Analysts say defeat for Aceh's former rebels at the ballot box would be a wake-up call for GAM and could spur its transformation ahead of the next political contest in three years time when the local legislature is up for grabs. "This is a dry run for 2009. That's the real prize. When you control the local parliament, you have budgetary power and can shape the laws of an autonomous region," says Ms. Jones.
As the campaign wrapped up last week – candidates are forbidden to stump during the final three days – Herry Nurmansyah, a former GAM fighter, had more important matters on his mind. One year after leaving his jungle camp and going back to his village outside Banda Aceh, the former GAM fighter was to marry his high-school sweetheart, Julisa.

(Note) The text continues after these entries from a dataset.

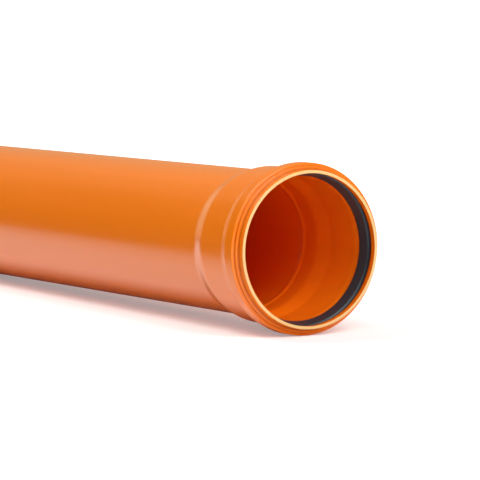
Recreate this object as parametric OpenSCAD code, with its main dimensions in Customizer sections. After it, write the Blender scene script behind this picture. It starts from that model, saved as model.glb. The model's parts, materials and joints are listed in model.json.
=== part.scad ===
// Push-fit sewer pipe in unplasticised PVC, with a belled socket and a rubber
// lip seal. It lies on its bead and on the lower edge of its spigot end.
// Outlines are lists of corners: [radius, distance behind the mouth, rounding].

/* [Pipe] */
// Outside diameter of the plain pipe
pipe_d = 160; // [110:5:200]
// Wall of the plain pipe
wall = 4; // [3.2:0.1:6]
// Laying length, from the foot of the socket to the spigot end
laying_length = 1000; // [500:100:3000]
// Length of the chamfer on the spigot end
chamfer_length = 7; // [4:0.5:10]
// Angle of the chamfer to the pipe's axis
chamfer_angle = 15; // [10:1:20]

/* [Socket] */
// Radial gap between a spigot and the lip at the mouth
mouth_gap = 1.3; // [0.8:0.1:2]
// Radial gap between a spigot and the socket just behind the bead
throat_gap = 2; // [1.2:0.1:3]
// Radial gap between a spigot and the foot of the socket
foot_gap = 1.2; // [0.6:0.1:1.8]
// Wall of the socket, where the pipe was stretched
socket_wall = 4; // [3:0.1:6]
// Depth of the socket, from its mouth to the top of its shoulder
socket_depth = 86; // [70:1:130]
// Length of the shoulder that brings the socket down to the pipe
shoulder_length = 21; // [14:1:40]
// Rounding at both ends of the shoulder
shoulder_blend = 30; // [8:1:50]
// Rounding of the mouth's outer edge
mouth_outer_edge = 1; // [0.3:0.1:1.3]
// Rounding of the mouth's inner edge
mouth_inner_edge = 0.4; // [0.2:0.1:0.8]

/* [Bead] */
// Length of the plain lip in front of the bead
lip_length = 7.2; // [5:0.2:10]
// How much slimmer the lip is at the mouth than at the bead, on the radius
lip_taper = 0.5; // [0:0.1:0.9]
// Length over which the bead rises
bead_rise = 3.4; // [2.6:0.1:6]
// Height of the step on the bead's front, above the lip
step_height = 3.4; // [2.4:0.1:4]
// Length of the step
step_length = 1.8; // [1:0.1:2.2]
// How far the step climbs over its length
step_climb = 0.9; // [0.3:0.1:1.2]
// Rounding of the step's edge and of its root
step_blend = 0.4; // [0.3:0.1:0.9]
// Length of the bead's crown
bead_crown = 14.8; // [12:0.2:18]
// Length over which the bead flares back down to the socket
bead_flare = 14.4; // [12:0.2:30]
// Depth of the seal groove inside the bead
groove_depth = 6.9; // [5.5:0.1:9]
// Rounding at the foot of the bead's rise
rise_foot_blend = 0.8; // [0.5:0.1:2]
// Rounding of the bead's front corner
crown_blend = 1.2; // [0.8:0.1:2.2]
// Rounding at both ends of the flare
flare_blend = 9; // [5:1:20]

/* [Bore] */
// How far the belling mandrel's nose reached past the shoulder
nose_reach = 23; // [12:0.5:40]
// How much wider the nose left the bore, on the radius
nose_step = 0.6; // [0.1:0.05:0.8]
// Height of the ridge that the nose pushed up in front of it, inside the bore
ridge_height = 0.7; // [0.2:0.05:1]
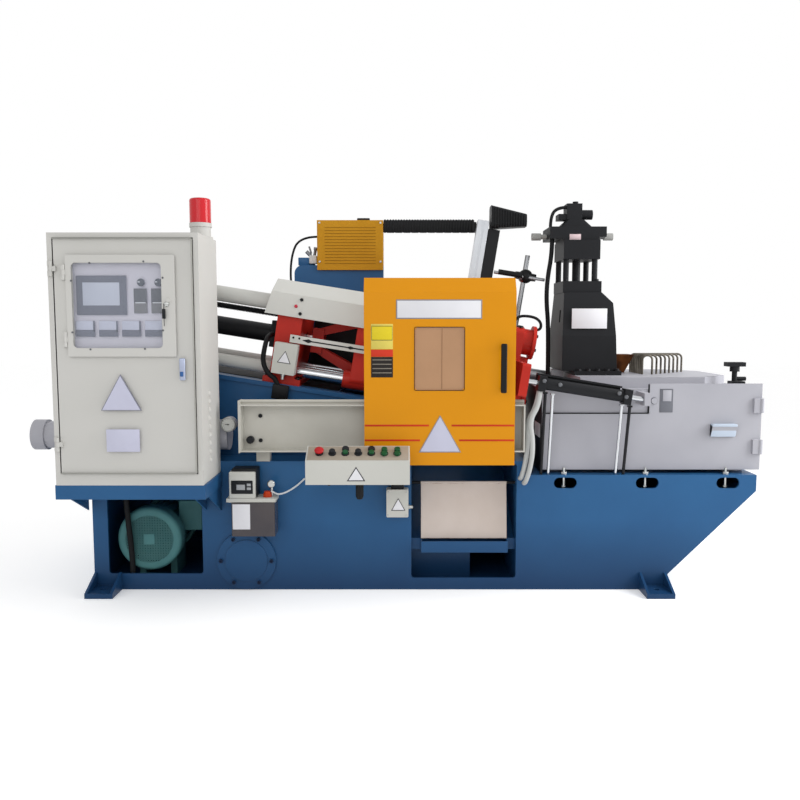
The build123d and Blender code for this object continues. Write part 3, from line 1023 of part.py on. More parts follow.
def spray_unit():
    """Black mast on the fixed platen, aluminium arm beside it, and the rod stand."""
    mast = block(MAST_U, (-MAST_HALF, MAST_HALF), (PLATEN_TOP_W + 16, MAST_TOP_W))
    mast += block((MAST_U[0], FIXED_U[0] + 60), (-60, 60), (PLATEN_TOP_W, PLATEN_TOP_W + 16))
    node("spray_mast", incline * mast)
    arm = block(ARM_U, (-ARM_HALF, ARM_HALF), ARM_W)
    for v in (-ARM_HALF, ARM_HALF):
        arm -= block((ARM_U[0] + 22, ARM_U[1] - 22), (v - 8, v + 8), ARM_W)
    arm += block((ARM_U[1], MAST_U[0]), (-15, 15), SPRAY_TIE_W)
    node("spray_arm", incline * arm)
    links = []
    y = CHAIN_Y
    chain = block((HOOD_X[1], CHAIN_END_X), (y[0] + 5, y[1] - 5), (CHAIN_Z[0] + 8, CHAIN_Z[1] - 8))
    count = int((CHAIN_END_X - HOOD_X[1] - CHAIN_LINK) / CHAIN_LINK)
    for k in range(count):
        x = HOOD_X[1] + CHAIN_LINK * (k + 0.5)
        chain += block((x, x + CHAIN_LINK - 8), y, CHAIN_Z)
    chain += block(CHAIN_ARM_X, (MAST_HALF, y[1] - 8), CHAIN_ARM_Z)
    chain += block(CHAIN_ARM_X, (y[0] + 8, y[1] - 8), (CHAIN_ARM_Z[1], CHAIN_Z[0] + 8))
    seat_x, seat_z = clamp_point(MAST_U[0], MAST_TOP_W)
    seat_z -= (NOSE_X[0] - seat_x) * tan(radians(INCLINE)) - SEAT
    ends = []
    for x, height, depth, rise in zip(NOSE_X, NOSE_HEIGHT, NOSE_DEPTH, (0, NOSE_RISE)):
        section = Plane(origin=(x, 0, seat_z + rise + height / 2), x_dir=(0, 1, 0), z_dir=(1, 0, 0))
        ends.append(section * RectangleRounded(depth, height, 20))
    node("cable_chain", chain, loft(ends))
    stand = rod_z(STAND_U, 0, (PLATEN_TOP_W, STAND_TOP_W), STAND_R)
    stand += rod_z(STAND_U, 0, (PLATEN_TOP_W, PLATEN_TOP_W + 14), STAND_R + 14)
    stand += Pos(STAND_U, 0, CROSS_W) * Sphere(30)
    stand += rod_x(CROSS_U, -24, CROSS_W, CROSS_R)
    node("rod_stand", incline * stand)


def tube(points, r, bend):
    """A hose along its route, with one arc at each corner."""
    path = FilletPolyline(*points, radius=bend)
    return sweep(Plane(origin=path @ 0, z_dir=path % 0) * Circle(r), path=path)


def hoses():
    """Hydraulic hoses and the heater's two conduits, each held at both of its ends."""
    gland_x, gland_z = clamp_point(BARREL_U[1] - 15, 0)
    plug = incline * block(PLUG_U, (-PLUG_FRONT, -BED_RAIL_HALF), PLUG_W)
    plug_x, plug_z = clamp_point(PLUG_U[0] + 16, PLUG_W[1])
    v = CLAMP_HOSE_V
    clamp = plug + tube([(gland_x, -GLAND_HALF, gland_z), (gland_x, v + 76, gland_z), (gland_x - 6, v, gland_z - 62),
                         (gland_x - 16, v, 1048), (gland_x + 6, v, 992), (plug_x, v, plug_z + 22),
                         (plug_x + 3, v, plug_z - 16)], CLAMP_HOSE_R, 26)
    wing_x = SHOT_WING_X[0] + 14
    wing_z = SHOT_TOP + SHOT_BASE + SHOT_ROD_LENGTH
    top = wing_z + SHOT_HEAD_RISE[3]
    under = wing_z + SHOT_HEAD_RISE[1]
    port = top + SHOT_NECK + VALVE_RISE - 18
    valve = tube([(wing_x, -30, top), (wing_x, -30, top + 62), (wing_x + 36, -30, port), (VALVE_X[0], -30, port)],
                 VALVE_HOSE_R, 24)
    fall = tube([(wing_x + 4, -60, under), (wing_x + 4, -60, under - 70), (wing_x - 16, -60, under - 190),
                 (wing_x - 20, -60, under - 300), (wing_x - 6, -60, under - 430), (wing_x - 6, -60, FURNACE_Z[1])],
                FALL_HOSE_R, 90)
    v = 37 - BAR_HALF_WIDTH
    w = BAR_HALF_HEIGHT + 64
    arc = incline * tube([(FIXED_U[1] - 45, v, PLATEN_TOP_W), (FIXED_U[1] - 45, v, w + 52), (BOSS_U - 15, v, w + 64),
                          (BOSS_U + 28, v, w + 40), (BOSS_U + 28, v, w), (BOSS_U, v, w)], ARC_HOSE_R, 20)
    bay = tube([(MOTOR_X - 96, BAY_HOSE_Y, MOTOR_BAY_Z[1] + PLATE), (MOTOR_X - 96, BAY_HOSE_Y, 430),
                (MOTOR_X - 88, BAY_HOSE_Y, 300), (MOTOR_X - 73, BAY_HOSE_Y, 140), (MOTOR_X - 73, BAY_HOSE_Y, PLATE)],
               BAY_HOSE_R, 140)
    y = TANK_Y[0] + 30
    lead = tube([(TANK_X[0], y, TANK_TOP - 137), (TANK_X[0] - 24, y, TANK_TOP - 137), (TANK_X[0] - 24, y, TANK_TOP + 40),
                 (TANK_X[0] + 24, y, HOOD_TOP - 83), (HOOD_X[0], y, HOOD_TOP - 83)], LEAD_R, 22)
    node("hydraulic_hoses", clamp, valve, fall, arc, bay, lead)

    gland_x, gland_z = clamp_point(DOCK_U[0] + 14, DOCK_W - 34)
    gland_z -= CONDUIT_R * tan(radians(INCLINE)) + SEAT
    front = tube([(gland_x, DOCK_V - 12, gland_z), (gland_x - 4, DOCK_V - 12, 862), (RAIL_X[1] + 21, DOCK_V - 12, 800),
                  (RAIL_X[1] + 39, DOCK_V - 10, 690), (RAIL_X[1] + 31, DOCK_V - 2, 590), (RAIL_X[1] + 11, DOCK_V + 30, 500),
                  (RAIL_X[1] + 11, BASE_FRONT, 500)], CONDUIT_R, 24)
    behind = tube([(gland_x, DOCK_V + 15, gland_z), (gland_x - 10, DOCK_V + 15, 856), (RAIL_X[1] + 15, DOCK_V + 15, 790),
                   (RAIL_X[1] + 18, DOCK_V + 15, 690), (RAIL_X[1] + 10, DOCK_V + 18, 600), (RAIL_X[1] - 7, DOCK_V + 32, 522),
                   (RAIL_X[1] - 7, BASE_FRONT, 522)], CONDUIT_R, 24)
    node("wire_conduits", front, behind)


base()
bed()
drop_bay()
motor()
clamp_unit()
clamp_trim()
guard()
cabinet()
controls()
lubricator()
cooler()
upright_tank()
furnace()
shot_unit()
nozzle()
docking()
spray_unit()
hoses()

os.makedirs("parts", exist_ok=True)
for name, shape in NODES.items():
    export_step(shape, f"parts/{name}.step")
print(len(NODES), "nodes")
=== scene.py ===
import math

import bmesh
import bpy
import numpy as np
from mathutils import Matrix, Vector


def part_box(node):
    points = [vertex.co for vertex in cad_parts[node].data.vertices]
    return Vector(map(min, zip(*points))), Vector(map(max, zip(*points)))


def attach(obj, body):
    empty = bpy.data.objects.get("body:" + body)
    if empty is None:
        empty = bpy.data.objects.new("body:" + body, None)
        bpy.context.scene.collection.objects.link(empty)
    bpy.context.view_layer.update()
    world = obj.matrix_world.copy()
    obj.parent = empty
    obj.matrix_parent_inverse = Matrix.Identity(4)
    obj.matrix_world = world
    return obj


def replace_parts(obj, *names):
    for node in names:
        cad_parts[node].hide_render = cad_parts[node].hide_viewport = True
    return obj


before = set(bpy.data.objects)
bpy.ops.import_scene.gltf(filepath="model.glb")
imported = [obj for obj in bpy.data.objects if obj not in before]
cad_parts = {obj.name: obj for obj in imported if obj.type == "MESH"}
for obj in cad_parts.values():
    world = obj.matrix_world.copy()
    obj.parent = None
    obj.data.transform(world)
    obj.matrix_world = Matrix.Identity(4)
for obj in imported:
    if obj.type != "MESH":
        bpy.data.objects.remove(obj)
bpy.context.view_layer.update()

# The base: a hollow box welded from 12 mm steel plate, primed and sprayed with blue enamel. It stands on
# four bolted feet, and three levelling screws come down through the ledge into slots in its front plate.


def srgb(code):
    """An sRGB hex colour as the linear RGBA that Blender wants."""
    channels = [int(code[i:i + 2], 16) / 255 for i in (0, 2, 4)]
    return tuple(c / 12.92 if c <= 0.04045 else ((c + 0.055) / 1.055) ** 2.4 for c in channels) + (1.0,)


def add(mat, kind, inputs=(), **settings):
    """Add a node to a material; inputs are values or sockets by name, settings are its properties."""
    node = mat.node_tree.nodes.new("ShaderNode" + kind)
    for key, value in settings.items():
        setattr(node, key, value)
    for key, value in dict(inputs).items():
        if isinstance(value, bpy.types.NodeSocket):
            mat.node_tree.links.new(value, node.inputs[key])
        else:
            node.inputs[key].default_value = value
    return node


def coated(name, code, shade, rough=0.38, metal=0.0, cloud=300, mix=0.5, skin=4, relief=0.15, edge=1.5,
           chips=0.0, chip_code="55585C", coat=0.0, low=0.0, low_code="2B2825"):
    """A sprayed, plated or cast surface; cloud, skin and edge are sizes in millimetres.

    Clouds mix the colour with its shade, a fine skin is the bump, edges turn over a small radius, chips
    show there, and the surface fades to a darker tone towards the bottom, over its lowest 330 mm.
    """
    mat = bpy.data.materials.new(name)
    mat.use_nodes = True
    links = mat.node_tree.links
    shader = mat.node_tree.nodes["Principled BSDF"]
    shader.inputs["Metallic"].default_value = metal
    shader.inputs["Specular IOR Level"].default_value = 0.5 if metal > 0.5 else 0.16
    shader.inputs["Coat Weight"].default_value = coat
    shader.inputs["Coat Roughness"].default_value = 0.15
    place = add(mat, "TexCoord").outputs["Object"]
    clouds = add(mat, "TexNoise", {"Vector": place, "Scale": 1000 / cloud, "Detail": 6.0}).outputs["Fac"]
    spread = add(mat, "MapRange", {"Value": clouds, "From Min": 0.38, "From Max": 0.68, "To Max": mix})
    colour = add(mat, "MixRGB", {"Fac": spread.outputs[0], "Color1": srgb(code), "Color2": srgb(shade)})
    round_edge = add(mat, "Bevel", {"Radius": edge / 1000}, samples=4).outputs["Normal"]
    grain = add(mat, "TexNoise", {"Vector": place, "Scale": 1000 / skin, "Detail": 3.0}).outputs["Fac"]
    bump = add(mat, "Bump", {"Strength": relief, "Distance": 0.001, "Height": grain, "Normal": round_edge})
    links.new(bump.outputs["Normal"], shader.inputs["Normal"])
    if chips:
        flat = add(mat, "NewGeometry").outputs["Normal"]
        turned_by = add(mat, "VectorMath", {0: round_edge, 1: flat}, operation="DOT_PRODUCT").outputs["Value"]
        rim = add(mat, "MapRange", {"Value": turned_by, "From Min": 0.99, "From Max": 0.9, "To Max": chips})
        spots = add(mat, "TexNoise", {"Vector": place, "Scale": 1000 / 40, "Detail": 4.0}).outputs["Fac"]
        gate = add(mat, "MapRange", {"Value": spots, "From Min": 0.45, "From Max": 0.62}).outputs[0]
        chipped = add(mat, "Math", {0: rim.outputs[0], 1: gate}, operation="MULTIPLY").outputs[0]
        colour = add(mat, "MixRGB", {"Fac": chipped, "Color1": colour.outputs[0], "Color2": srgb(chip_code)})
    # Darker towards the bottom: the colour fades to low_code over the lowest 330 mm.
    if low:
        height = add(mat, "SeparateXYZ", {"Vector": place}).outputs["Z"]
        fade = add(mat, "MapRange", {"Value": height, "From Min": 0.33, "From Max": 0.02, "To Max": low})
        tones = {"Fac": fade.outputs[0], "Color1": colour.outputs[0], "Color2": srgb(low_code)}
        colour = add(mat, "MixRGB", tones)
    links.new(colour.outputs[0], shader.inputs["Base Color"])
    gloss = add(mat, "MapRange", {"Value": clouds, "To Min": max(rough - 0.06, 0.04), "To Max": rough + 0.1})
    links.new(gloss.outputs[0], shader.inputs["Roughness"])
    return mat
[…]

On Saturday, he sat stiffly in a traditional black tunic and crown on a bubblegum-pink throne with his new wife, whose hands and feet were painted in henna swirls. She dabbed tears from her heavily lacquered face as relatives crowded around the couple.
Among the visitors crammed into the room inside the bride's house were Mr. Nurmansyah's former comrades in arms, including his unit commander, Tuengku Hamzah, who had come to bless the newly-weds. Hamzah had spent the previous weeks canvassing votes for Yusuf, and was confident that the political spoils would be coming his way – just desserts for toughing it out in the jungle.
Nurmansyah, who recently found a job building houses for tsunami survivors, had more modest aims. "I just hope this election will bring change and benefit for all of us. We don't want to have to take up weapons again," he says.